Following is an edited excerpt of an article that appears in BrazilianJournal.net.

To encourage greater civic engagement among those affected by backlogs in the nation's immigration system, lawmakers in Massachusetts and across the country have proposed allowing legal permanent residents, or "green card holders," to vote in municipal elections.

These legal permanent residents - many of whom have lived here for years - contribute their hard-earned tax dollars and serve in the armed forces without having a voice in the political process.

Yet they wait for years either to receive notice of their permanent residency status or for the federal government to process their citizenship paperwork.

A handful of communities in Massachusetts have passed legislation to petition the state government to allow this change for local elections, including Amherst,
Cambridge and Newton.

Supporters also point to the city of Chicago, where non-citizen immigrants can vote in school board elections, and in Maryland, where five towns have passed similar measures, one of them as long ago as 1992.

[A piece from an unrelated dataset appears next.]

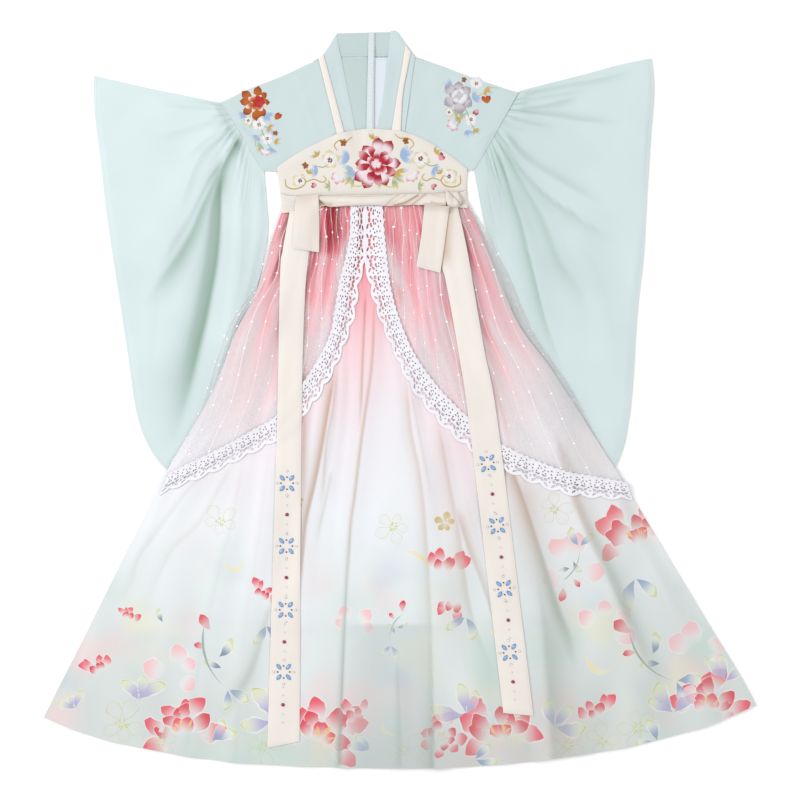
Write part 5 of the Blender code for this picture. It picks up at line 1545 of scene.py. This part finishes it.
def studio():
    """A plain pale floor, a broad soft key from the upper left, a fill from the right and a camera
    straight above."""
    matt, _ = begun("matt_floor")
    mesh = bpy.data.meshes.new("floor")
    corners = ((-6, -6), (6, -6), (6, 6), (-6, 6))
    mesh.from_pydata([(x, y, -0.0004) for x, y in corners], [], [(0, 1, 2, 3)])
    mesh.materials.append(finished(matt, "#f7f7f7", 0.9))
    floor = placed("floor", mesh)
    for name, place, size, power in LAMPS:
        lamp = bpy.data.lights.new(name, "AREA")
        lamp.shape, lamp.size, lamp.energy = "SQUARE", size, power
        light = placed(name, lamp)
        light.location = x, y, z = place
        # Aimed at the middle of the floor
        light.rotation_euler = math.atan2(math.hypot(x, y), z), 0, math.atan2(y, x) + math.pi / 2
    world = bpy.data.worlds.new("studio")
    world.use_nodes = True
    fill(world.node_tree.nodes["Background"], {0: "#ffffff", 1: 0.76})
    bpy.context.scene.world = world
    lens = bpy.data.cameras.new("camera")
    lens.lens, lens.sensor_width, lens.clip_start = LENS, SENSOR, 0.1
    camera = placed("camera", lens)
    camera.location = 0, -0.0006, HALF_VIEW / (SENSOR / 2 / LENS) + VIEW_LEVEL
    bpy.context.scene.camera = camera
    bpy.context.scene.view_settings.view_transform = "Standard"


# ---------------------------------------------------------------- the garment, from the floor up
sleeve("sleeve_left", SLEEVE_LEFT, ARMHOLE_LEFT, SLEEVE_FAN_LEFT, SLEEVE_CREASES_LEFT, 0.4,
       [(0, 0.8), (0.2, 0.8), (0.5, 0.9), (0.62, 0.35), (0.75, 0.10), (1, 0.06)], 0.0)
sleeve("sleeve_right", SLEEVE_RIGHT, ARMHOLE_RIGHT, SLEEVE_FAN_RIGHT, SLEEVE_CREASES_RIGHT, 1.7,
       [(0, 0.9), (0.25, 0.9), (0.35, 0.5), (0.55, 1.0), (0.75, 0.7), (0.85, 0.20), (1, 0.06)], 0.09)
bodice_back()
inside_back()
back_band = cloth("chest_band_back", quad(QUADS["chest_band_back"]), cream_band, "cream_band")
overskirt_back()
skirt_behind()
skirt_front()
overskirt("left", OVERSKIRT_CREASES_LEFT, 0.5, 0.0)
overskirt("right", OVERSKIRT_CREASES_RIGHT, 2.1, 0.42)
lace("lace_left", LACE_LEFT, 6)
lace("lace_right", LACE_RIGHT, 12)
bodice_front()
collar()
straps()
chest_band()
ties()
sash()
silk = silk_thread()
stitched("band_embroidery", BAND_EMBROIDERY, BAND_CORDS)
stitched("left_shoulder_embroidery", SHOULDER_EMBROIDERY_LEFT, SHOULDER_CORDS_LEFT)
stitched("right_shoulder_embroidery", SHOULDER_EMBROIDERY_RIGHT, SHOULDER_CORDS_RIGHT)
beads()
studio()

Additionally, the European Union, with its heavy reliance on immigration for both skilled and unskilled labor to help replenish declining birth rates in many of its member-states, allows non-citizen voting for permanent residents in local elections.

At face value, the proposal to extend voting rights to non-citizens sounds fantastical, but consider the arguments of those who support it.

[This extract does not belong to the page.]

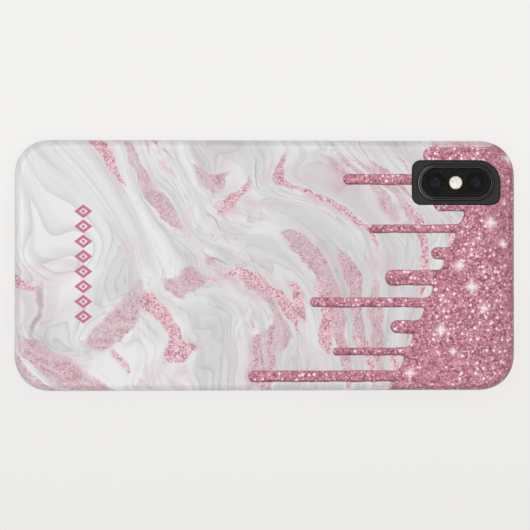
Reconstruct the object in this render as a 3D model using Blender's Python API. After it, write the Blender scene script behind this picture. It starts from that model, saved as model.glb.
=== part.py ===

Many immigrants must wait 10 years or longer before they proudly take their citizenship oaths.

Of all immigrants, green card holders are often among the most heavily-invested individuals in their communities, frequently owning property, small businesses or performing vital professional services.

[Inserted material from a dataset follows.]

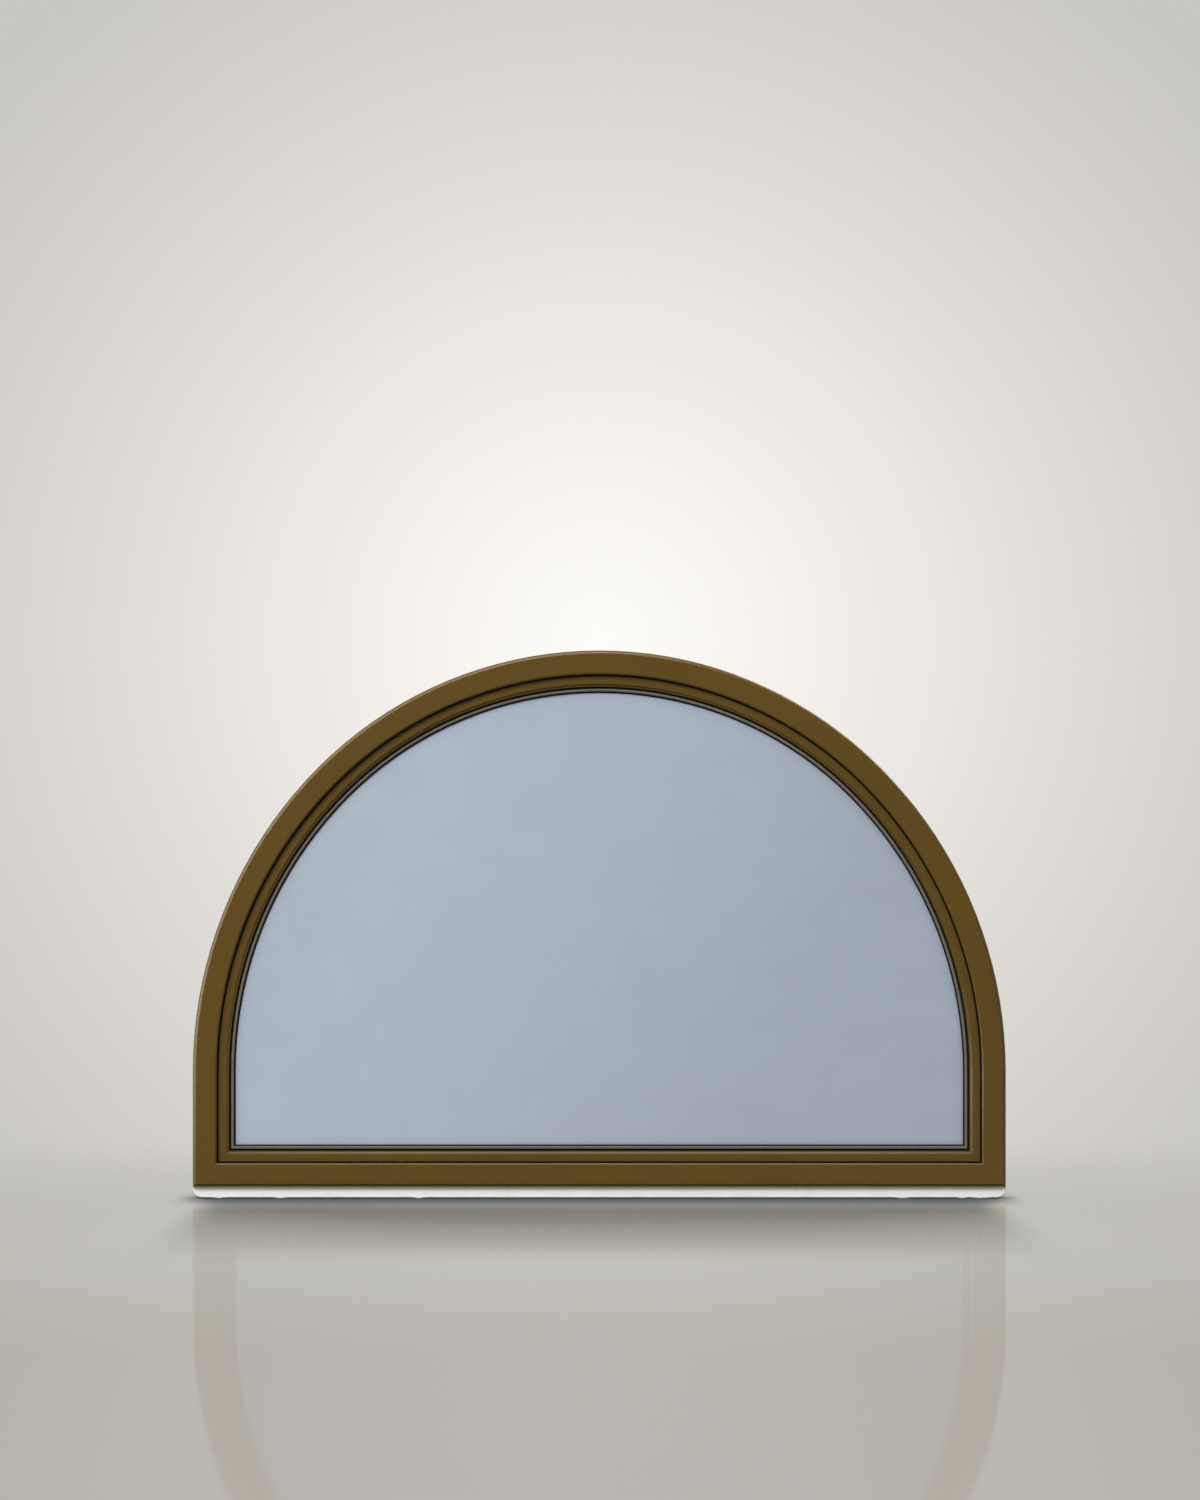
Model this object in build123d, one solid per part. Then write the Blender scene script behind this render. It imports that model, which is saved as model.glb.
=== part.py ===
from build123d import *
import math
import os

# Round-top storm window: a bent master frame with a flat wall flange, and a
# removable glazed insert that four slide latches hold in it. Millimetres,
# +X right, +Z up, and the weather side looks along -Y.
# Every section is drawn with u, the distance inward from the frame's outer
# edge, and v, the distance forward from the wall plane (y = -v).

# Outline of the master frame: straight legs, then a three-centred arch. The side
# arcs' centres lie past the middle, and they pass into the crown arc at arch_turn.
frame_width = 1219.2
straight_leg = 174.0
side_centre_shift = 36.0
arch_turn = 45.0

# Master frame extrusion
frame_sightline = 36.0
frame_depth = 38.0
frame_wall = 1.8
outer_bevel = 5.0
nose_width = 1.9
nose_depth = 7.0
inner_chamfer = 2.2
flange_width = 15.0
flange_thickness = 2.0

# Insert extrusion, set into the master frame
insert_clearance = 2.2
insert_recess = 9.0
insert_standoff = 4.5
insert_wall = 1.5
insert_tube_width = 9.0
insert_inset = 2.7
insert_bevel_width = 3.0
insert_bevel_depth = 3.0
insert_lip = 1.1
rear_leg_thickness = 2.0

# Glass and the black channel that wraps its edge in the insert's pocket
glass_thickness = 4.0
glass_recess = 12.0
pocket_depth = 10.0
seat_gap = 0.2
channel_base = 1.8
channel_front_leg = 1.9
channel_lip_width = 2.4
channel_lip_taper = 1.2
channel_rear_width = 6.7

# Grey bead on the front leg of the channel
bead_groove = 2.9
bead_width = 4.0
bead_height = 3.4
bead_chamfer = 1.0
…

Also, many permanent residents have children who are American citizens and enrolled in local public schools.

Take the case of Alvaro Lima, the director of research for the Boston Redevelopment Authority, who arrived in the U.S. almost 20 years ago on a student visa.

Mr. Lima's naturalization process drags on while many of the most high-powered officials in Boston depend on his advice and statistical analysis to shape the city's future.

Yet Mr. Lima cannot decide on how his own property taxes are spent.

But most Americans remain dubious about extending voting rights to non-citizen immigrants - including in local elections. There is the notion that doing so, even for a legal immigrant, would discourage the final leap to become a loyal, patriotic citizen.

Of course, the 35,000 green card-holding immigrant soldiers serving in Iraq who cannot vote may disagree.

"If we can have so many immigrant soldiers proudly serving and dying for our country, we must address the issue of making the immigration process more open, fairer and just to all," Mr. Lima added.